After inlining Vec::new(), the initial 0 capacity and size are known constants. The Vec::push() method is pretty small, so we’ll inline those calls, but we probably didn’t inline RawVec::double() into push() because the two halves of the function together are too big.

We now have three copies of the push() body. After cleaning up and simplifying expressions, we’ll be able to determine that the first push() body calls double(). We also know that v.buf.cap is 0, so by examining the body of double(), we can predict that half the function will go away. This is enough to drop the predicted size under the inlining threshold, and we can inline double().

We now have code like this:

let mut v = // body of Vec::new().
// body of v.buf.double()
v[0] = 1
// body of v.push(2)
// body of v.push(3)
foo(&v[..]);

That code then simplifies into what we wanted. In particular, inlining double() makes it possible to accurately track the vector capacity and size so the push() bodies simplify to:

let mut v = allocate(4*4);
v[0] = 1
v[1] = 2
v[2] = 3
foo(&v[..]);
deallocate(v);

We couldn’t inline double() without looking at the body of the function, knowing that v.buf.cap == 0 and predicting that half the function would disappear.

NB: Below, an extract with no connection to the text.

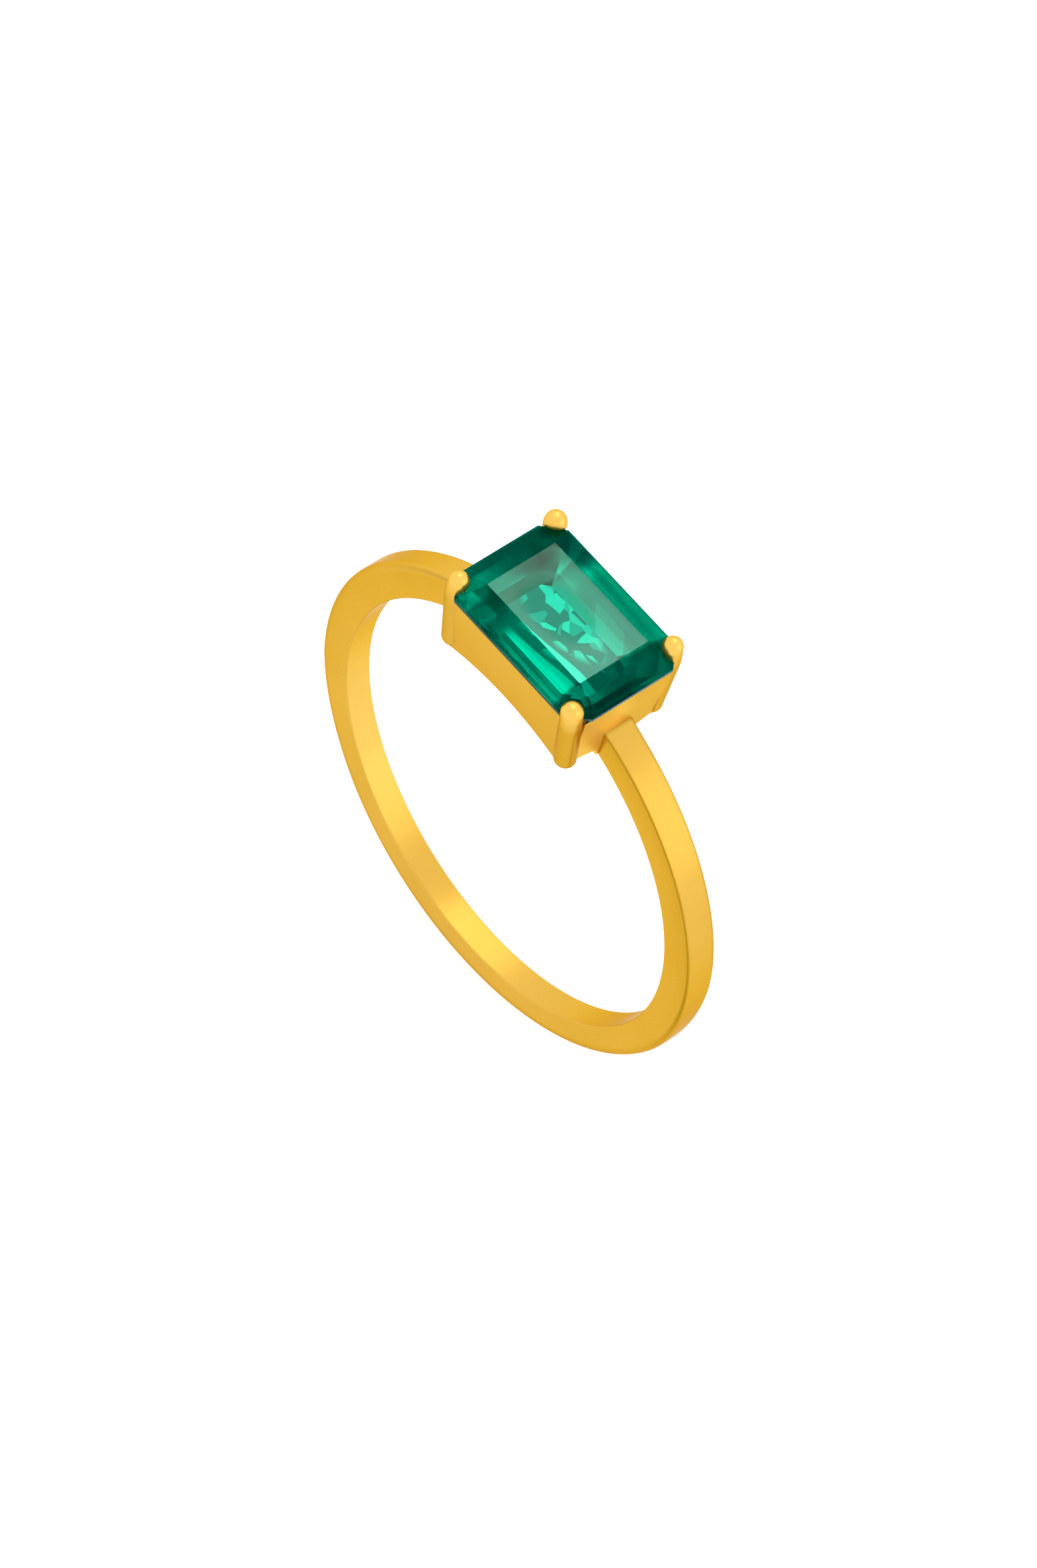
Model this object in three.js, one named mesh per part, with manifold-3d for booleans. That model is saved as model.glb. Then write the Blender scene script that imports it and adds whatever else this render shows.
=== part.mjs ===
// Cocktail ring: a slim tapered band carrying a rectangular step-cut stone, set with its long side across the finger
// in an open-bottomed four-claw gallery.
//
// Frame, in millimetres: the origin is the centre of the finger hole, +Y runs along the finger, +Z points up through the
// middle of the stone and +X runs along the stone's long side.
//
// Pieces, as they lie on a jeweller's bench before they are soldered and set:
//   shank             the band, open at the top, its two ends butting on the gallery's end walls
//   front_wall,       the two long gallery walls, their lower edges arched over the finger and their upper edges
//   back_wall         bevelled as the bearing that the stone sits on
//   left_end_wall,    the two short gallery walls, running down to the finger hole where the shank joins them
//   right_end_wall
//   claw_*            four round-ended wire claws, one at each corner, notched for the stone and domed over it
//   stone             the octagonal step-cut stone
import * as THREE from "three";
import { ConvexGeometry } from "three/addons/geometries/ConvexGeometry.js";
import { mergeVertices } from "three/addons/utils/BufferGeometryUtils.js";
import Module from "manifold-3d";

const wasm = await Module();
wasm.setup();

// ---- driving dimensions, mm ----
const BORE_R = 8.25; // finger hole, 16.5 mm across
const SHANK_HALF_WIDTH = 0.582; // half of the band's width along the finger, at its outer face
const SHANK_INNER_HALF_WIDTH = 0.508; // and at the finger hole
const SHANK_T_MEAN = 1.21; // radial thickness: mean, then how it grows from the base to the shoulders
const SHANK_T_TAPER = 0.12;
const SHANK_T_SHAPE = -0.043;
const SHANK_EDGE_SHOULDER = 0.08; // outer edge rounding at the shoulders and at the base
const SHANK_EDGE_BASE = 0.32;
const SHANK_EDGE_INNER = 0.06;
const SHANK_FLARE = 0.16; // extra thickness where the band runs up the end wall, and how quickly it dies away
const SHANK_FLARE_ANGLE = 0.035;
const SHANK_END = 0.345; // angle from the top at which the band meets the head
const SHANK_STEPS = 120;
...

These two things are hard when inlining MIR:

  1. We had to first inline Vec::new() and then clean up and simplify code before we could discover that v.buf.cap was a known constant.
  2. We had to look at the code of RawVec::double() to predict that it would shrink a lot, and we had to estimate that it would shrink under the inlining threshold.
9 Likes

Very good walkthrough, this should be on some MIR issue as an example of an optimization we should strive for.

What I have in mind is to find opportunities which would result in dramatic impact (branch conditions and trait method calls, mostly) and later use them to probe whether inlining would be worth the effort.

It might even be worth using temporary arenas/overlays to do cheap speculative inlining and value propagation, bailing as soon as irreducible complexity is found, but keeping the simplified form otherwise, for insertion/materialization back into the caller.